Chemical manufacturers are responding to price volatility by minimizing inventory, delaying orders until product is absolutely needed in the hope of getting the best price, managing labor to cut costs most effectively, and delaying salary increases, McCoy says.
"[There is also] increased communication with the supplier base to help them realize the dynamics of supply in an effort to keep market share [and] more communication internally with the business to make sure they understand the most current cost positions on key raw materials," he adds.
However, Engel points out that keeping pace with price volatility is more difficult when revenues continue to plunge.
"Chemical companies generally have not had an opportunity to control prices. They are having to stay current with the market, and before the economic crisis hit, there was already tremendous fluctuation when the price of oil and demand for their products were rising. Today it is just the opposite: where once there was a high demand/limited supply situation, there is now nearly no demand because the global economy has basically shut down," Engel says.
"The economy is saying that it doesn't need these products and materials, so the demand has gone away. But the supply is over-abundant. This makes it difficult to manage cost when there's little to no revenue coming in," he adds.
And the margins that chemical companies still require even when there is no demand only add to the pressure to sell inventory, meet competition, and reduce costs, Engel explains.
RIDING OUT THE STORM
The chemical industry needs to be flexible and quick to anticipate and then respond to the reduction of demand, as well as highly volatile energy, freight and raw material costs, according to Tim Bett, director for Europe at UK-based Bisham Consulting.
"Operating in a planned environment is key, as it is far less effective just to respond to events," Bett says.
"Efficient and flexible supply chain management is essential if chemical manufacturers are to continue to supply reliably and cost-effectively. Fundamental to this is a robust sales and operations planning process to ensure that demand and supply are aligned, thereby minimizing the need to tie up working capital in inventory," he says.
In terms of any new supply chain strategies that would significantly impact the way chemical companies source or distribute, Bett emphasizes that now is not the right time to make radical changes.
"I am doubtful even that the majority of companies should be striving for 'best practice'. As long as the supply chain fundamentals are in place, now is more a time for 'fit for purpose,' improving the efficiency of what you have, and making sure you prioritize," he says.
At Logichem 2009 (scheduled for March 31-April 2 in Dusseldorf, Germany), supply chain leaders from the chemical industry will share their experiences of dealing with these turbulent market conditions.
"This year, the focus day on demand planning is particularly relevant. If you do not understand the demand side, you will forever be fighting fires," Bett says.
"The perceived trade-off between high service and low inventories is often an emotive issue and can become an artificial barrier to lowering working capital. It is not difficult to use transactional history to produce a curve illustrating the high-level relationship between working capital and service - for example, OTIF [on time in full] - and therefore the options available. This enables a more fact-based discussion to take place while taking the emotion out of the debate. Further analysis often shows that it is possible to improve service to the top 20% of customers while reducing the overall level of working capital," he explains.
BATTING FOR BEST PRACTICE
What is the deal with the conceptualized notion of best practices?

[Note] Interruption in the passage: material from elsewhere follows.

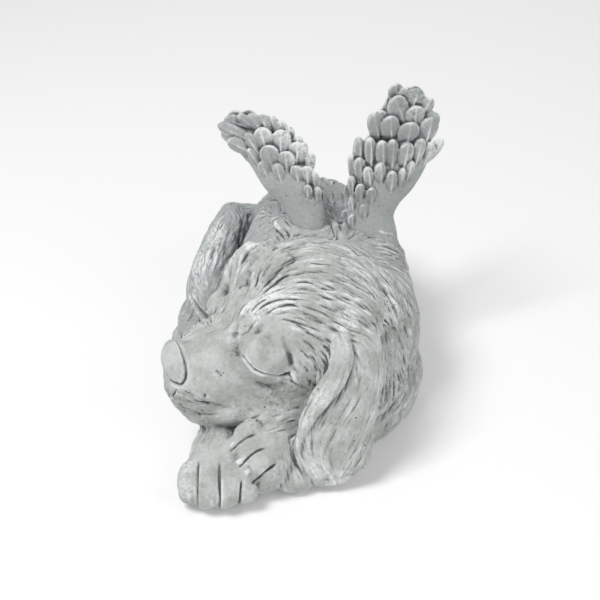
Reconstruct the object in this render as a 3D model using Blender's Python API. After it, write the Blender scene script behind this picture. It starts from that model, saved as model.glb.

"These are best practices in the supply chain that are going to be embraced by people in the chemistry business, energy business, manufacturing business, [or] financial business," says Engel.
Best practices are a benchmark and guide for supply chain management effectiveness and improvement, according to Resources Global.
"Company leadership is expecting more from our supply chain management profession and expecting the supply chain organization to be more transformational versus tactically focused," Engel says.
To achieve supply chain success, Resources Global recommends 10 fundamental strategies to consider when implementing a best practices plan:
1. Establish a governing council
2. Align the supply chain organization
3. Recruit supply chain professionals
4. Set the strategic sourcing strategy
5. Establish key supplier alliances
6. Manage total cost of ownership
7. Manage compliance and risk
8. Optimize company-owned inventory
9. Gather information on a timely basis
10. Establish processes and controls.
Resources Global says a governing council is "absolutely mandatory" and should be responsible for driving strategy by giving direction to and helping to align the supply chain strategy.
"The council should be made up of influential business unit leaders, C-level suite [chief level managers], and representatives from supply chain management," says Engel.
Other duties of the governing council include removing barriers within the supply chain organization, influencing internal decision-makers to achieve internal buy-ins from the business units, for example, and ensuring that the supply chain organization is involved in the early stages of planning and forecasting.
In terms of aligning the supply chain organization, each company must decide whether to have a central or decentralized alignment according to the needs and character of the company.
"There is no prescribed answer on how to organize, although a common theme is having a centralized consensus with a decentralized execution. In a perfect world, the supply chain organizations will have the functions of sourcing, materials and management, logistics, and contract management," Engel explains.
Meanwhile, he points out that strategic sourcing is the cornerstone of supply chain management: "Strategic sourcing that implements cross-functional and geographic teams for a unified decision-making process with supply chain organization guidance and leadership must become a standard practice," he says.
"No two companies operate the same way, but all having guiding principles for success," he adds.